What will all of this cost me?
An arm and a leg... if you don't secure the cover appropriately. Hahahaha. Ok, bad house wares humour. My apologies. In all seriousness, I found that the cost of every major brand of standard-sized food processors fall into a shared vector. Cost is differentiated by container volume size. For example, the most popular models, those sold under the Cuisinart name, began at 150$ for a 7-cup container. 11-cup and 14-cup are priced at 200$ and 300$, respectively. And they are available in white, beige, and black.

And then there's the new kid on the block.
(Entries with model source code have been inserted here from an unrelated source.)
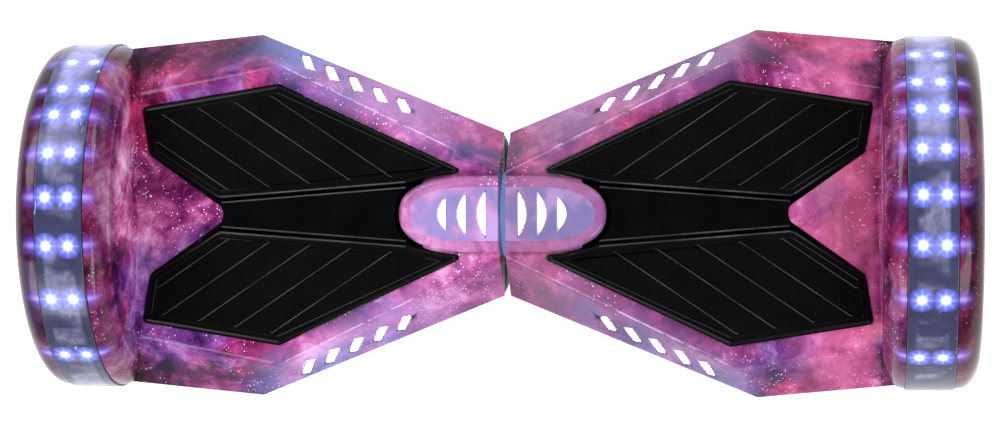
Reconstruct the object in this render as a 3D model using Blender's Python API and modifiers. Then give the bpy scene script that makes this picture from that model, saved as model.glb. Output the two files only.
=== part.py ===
"""Self-balancing two-wheeled board with 8 inch hub-motor wheels under lit fenders.

The board lies along X, its front faces -Y and it stands on the plane z = 0. The right half (+X) is
modelled first; what the two halves share is mirrored to -X. The halves twist about the wheel axis.
"""

import math

import bmesh
import bpy
from mathutils import Matrix, Vector

# Driving dimensions, in metres
WHEEL_RADIUS = 0.1015
TYRE_WIDTH = 0.050
WHEEL_X = 0.2955
AXLE_Z = WHEEL_RADIUS
HALF_GAP = 0.0023
WALL = 0.003
FIT = 0.0004
DECK_Z = 0.1325
SPLIT_Z = 0.100
WELL_X = 0.260
BODY_END_X = 0.2760

# Fender: an arch about the wheel axis, deeper along Y than it is high
FENDER_RISE = 0.1165
FENDER_REACH = 0.1235
FENDER_STRETCH = FENDER_REACH / FENDER_RISE
FENDER_OUTER_X = 0.330
FENDER_BOTTOM_Z = 0.080
WELL_RADIUS = 0.1115
WHEEL_WINDOW_RADIUS = 0.090
STRIP_X = (0.2785, 0.3127)
STRIP_BOTTOM_Z = 0.085
STRIP_SEAT_RADIUS = 0.1146
STRIP_THICKNESS = 0.0018

# Body, as half-depths along Y at points along X: the widest line, and the crease round the deck
RIM = [(HALF_GAP, 0.0580), (0.1767, 0.1294), (BODY_END_X, 0.1200)]
CREASE = [(HALF_GAP, 0.0300), (0.1594, 0.1061), (BODY_END_X, 0.0830)]
DIAGONAL_PARTS = 3
UNDERSIDE_Z = 0.045
UNDERSIDE_CENTRE_Z = 0.060
BELLY_X = 0.080
BELLY_KNEE = (0.004, 0.074)
BELLY_FOOT = 0.021

# Centre pod: half a superellipse at the inner end of the deck
POD_CENTRE_X = 0.020
POD_LENGTH = 0.053
POD_HALF_DEPTH = 0.0268
POD_POWER = 2.4
POD_TOP_Z = 0.1375
POD_SLOPE = 0.0045
POD_BORDER = 0.0015
POD_CORNERS = [math.radians(angle) for angle in (17, 39, 60, 70)]

# Footpads: corners of the rear right wing, and the groove between the two wings
WING_OUTER = (0.2578, 0.0765)
WING_BACK = (0.1589, 0.0925)
WING_TIP = (0.0345, 0.0300)
WING_TIP_RADIUS = 0.0036
WING_WAIST = (0.2522, 0.0423)
NOSE_X = 0.1987
NOSE_RADIUS = 0.008
NOSE_TURN = math.radians(125)
GROOVE_BEND = (0.0683, 0.0206)
GROOVE_END = (0.2010, 0.0104)
PAD_TOP_Z = 0.1355
PAD_BOTTOM_Z = 0.1264
PAD_GAP = 0.0008
TRAY_Z = (0.1210, 0.1240)
ISLAND_TOP_Z = 0.1330

# Light windows
SIDE_WINDOWS = 5
SIDE_WINDOW_FIRST = (0.0726, 0.0775)
SIDE_WINDOW_LAST = (0.1421, 0.1089)
SIDE_WINDOW_LONG = (0.0038, 0.0052)
SIDE_WINDOW_SHORT = (0.0031, 0.0005)
POD_WINDOWS = [(0.0110, 0.0171), (0.0250, 0.0154), (0.0390, 0.0122)]
POD_WINDOW_BULGE = 0.0066
LIGHT_BAR = (0.090, 0.020, 0.0025)
LIGHT_BAR_DEPTH = 0.0048
POD_LIGHT_INSET = 0.0085
POD_LIGHT_THICKNESS = 0.0041

# Frame, shaft and wheel
PLATE_Z = (0.090, 0.094)
FRAME_FOOT_Z = 0.054
FRAME = [(0.0080, 0.0260), (0.1500, 0.0860), (0.2580, 0.0780)]
FRAME_HOLLOW = [(0.0650, 0.0440), (0.1500, 0.0815), (0.2200, 0.0763)]
POSTS = [(0.100, 0.046), (0.100, -0.046), (0.205, 0.052), (0.205, -0.052)]
POST_RADIUS = 0.0045
BOSS_RADIUS = 0.0245
BOSS_X = (0.0058, 0.0620)
SHAFT_RADIUS = 0.016
SHAFT_BORE = 0.012
BUSH_RADIUS = 0.0195
BUSH_LENGTH = 0.014
BUSH_X = (0.0065, 0.0470)
SHAFT_X = (-0.0600, 0.0660)
SHAFT_CLEARANCE = 0.0003
RETAINING_RING = (0.0630, 0.0646, 0.0215)
SEAL_HALF_WIDTH = 0.0018
SEAL_RADIUS = 0.0300
COVER_SHAFT_HOLE = 0.0215
HARNESS_X = (-0.080, 0.076)
HARNESS_RADIUS = 0.0050
AXLE_RADIUS = 0.0083
AXLE_HOLE = 0.0140
SADDLE_X = (0.2240, 0.2580)
CLAMP_X = (0.2270, 0.2520)
CLAMP_HALF = 0.0210
BOLT_Y = 0.0155
BOLT_RADIUS = 0.0026
BOLT_HEAD_RADIUS = 0.0044
CLAMP_TOP_Z = 0.1150

# Rear wall of the right half: charging socket and power button, both facing +Y
SOCKET_AT = (0.2180, 0.0860)
BUTTON_AT = (0.1920, 0.0860)
REAR_WALL_Y = 0.1222
REAR_INSIDE_Y = 0.1150
FLANGE_RADIUS = 0.0108
FLANGE_THICKNESS = 0.0016
SOCKET_RADIUS = 0.0080
SOCKET_BORE = 0.0060
CAP_RADIUS = 0.0100
CAP_THICKNESS = 0.0012
CAP_GAP = 0.0003
STRAP_HALF_WIDTH = 0.004
BUTTON_RADIUS = 0.0062
BUTTON_COLLAR = 0.0082
BUTTON_PROUD = 0.0006
SWITCH_Y = (0.1000, 0.1128)
CUT_END_Y = 0.14

# Electronics inside the halves, as boxes from one corner to the other
SENSOR_BOARD = ((0.120, -0.032, 0.1080), (0.190, 0.032, 0.1096))
FOOT_SENSOR_X = (0.146, 0.162)
FOOT_SENSOR_Y = 0.022
FOOT_SENSOR_HALF = 0.005
BATTERY = ((0.0850, -0.0430, 0.0500), (0.2150, 0.0430, 0.0885))
CONTROL_BOARD = ((-0.1850, -0.0400, 0.0760), (-0.0850, 0.0400, 0.0776))
HEAT_SINK = ((-0.180, -0.036, 0.0770), (-0.090, 0.036, 0.0885))
CAPACITORS_X = (-0.165, -0.140, -0.115)
CAPACITOR_RADIUS = 0.0080
SPEAKER_X = -0.2025
SPEAKER_RADIUS = 0.0145
SPEAKER_Z = (0.0486, 0.0620)

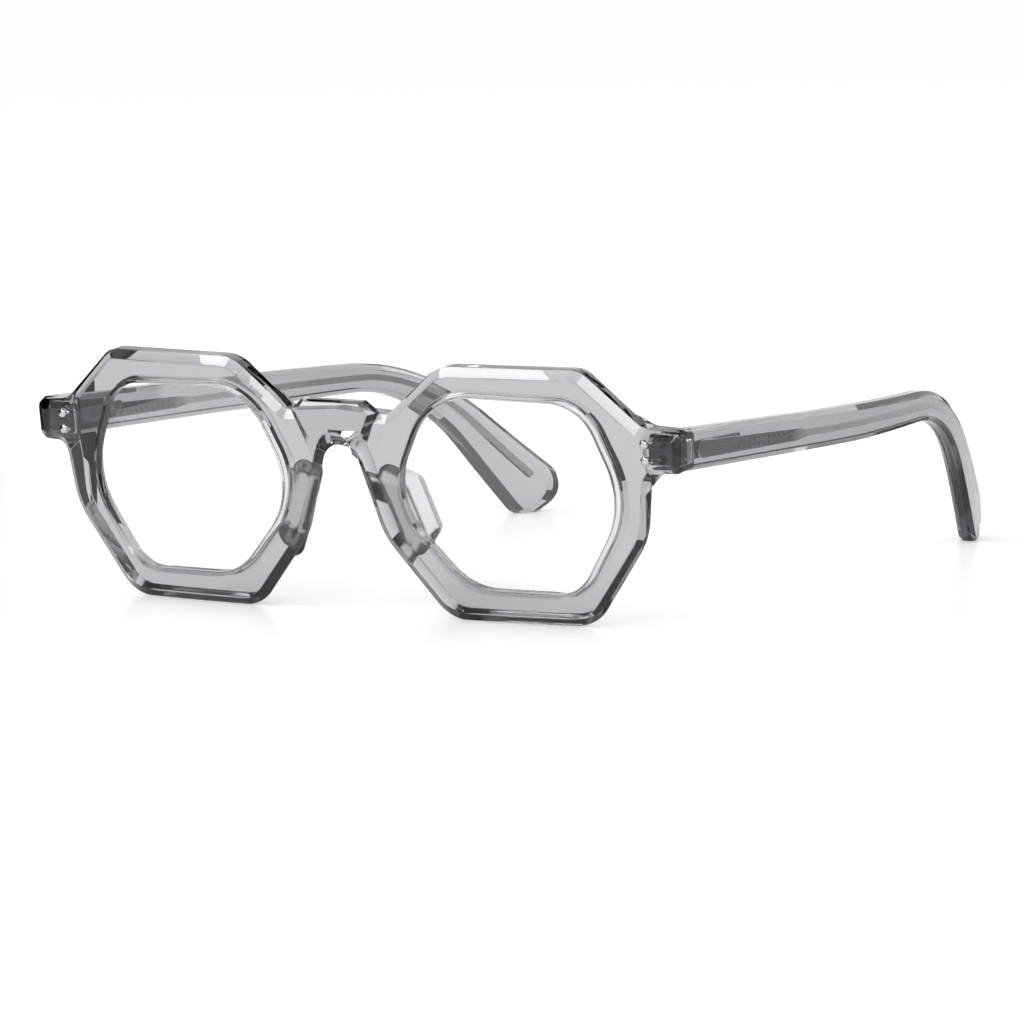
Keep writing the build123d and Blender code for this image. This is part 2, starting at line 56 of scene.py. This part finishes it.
def finish_material(name, group):
    """A material that takes its colour, roughness and relief from a finish group."""
    material = bpy.data.materials.new(name)
    material.use_nodes = True
    tree = material.node_tree
    shader = tree.nodes["Principled BSDF"]
    place = tree.nodes.new("ShaderNodeTexCoord")
    surface = tree.nodes.new("ShaderNodeGroup")
    surface.node_tree = group
    relief = tree.nodes.new("ShaderNodeBump")
    join(tree, place.outputs["Object"], surface.inputs["Place"])
    join(tree, surface.outputs["Color"], shader.inputs["Base Color"])
    join(tree, surface.outputs["Roughness"], shader.inputs["Roughness"])
    join(tree, surface.outputs["Height"], relief.inputs["Height"])
    join(tree, relief.outputs["Normal"], shader.inputs["Normal"])
    return material, shader, surface, relief


# Slow waviness left by tumbling, and a thin uneven film from handling
polish, polish_in, polish_out = finish_group(
    "tumbled_polish",
    [
        ("Place", "NodeSocketVector", (0, 0, 0)),
        ("Wave size", "NodeSocketFloat", 60.0),
        ("Low roughness", "NodeSocketFloat", 0.0),
        ("High roughness", "NodeSocketFloat", 0.05),
        ("Clear tone", "NodeSocketColor", (0.95, 0.96, 0.97, 1)),
        ("Cloudy tone", "NodeSocketColor", (0.9, 0.91, 0.92, 1)),
    ],
)
film_fineness = 420.0
film_starts = 0.35
film_full = 0.75
wave = polish.nodes.new("ShaderNodeTexNoise")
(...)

I know you've seen them. The mini-food processors. I think they're cute and, for some, worthwhile. They offer the ability to mix small quantities quickly but really perform their best with dry ingredients. I also find that I pulse much more frequently with these makes than I do with my larger food processor (which, by the way, is an original model Cuisinart from the 1980s). I found that all miniature processors are in the 30$ range.

Recipes.
Well, actually, no. The food processor and blenders are two kitchen tools that I find one uses more for food preparation than for meal creation. But I must note that the blender I use primarily for making iced drinks. I had a difficult time finding a blender whose claim to evenly and finely chop ice were true. This seems to be the true test of a blender. In the end, I chose a KitchenAid for my satisfied purchase.

In conclusion...
The decision to purchase any one of these products -- or both -- I think boils down to primary need. In a one-person household, I have a very minimal need to prepare large quantities of food and so I limit my use of the processor to blending for sauces and soup. And my blender has made three types of drinks in it's entire life: iced-cappuccino, iced-blueberry frosties, and iced-peach shakes. You will need to identify for yourself your needs. Rest assured, though, that answering the above questions at the beginning of this article and taking heed of the advice will aid you in making a more wise purchase.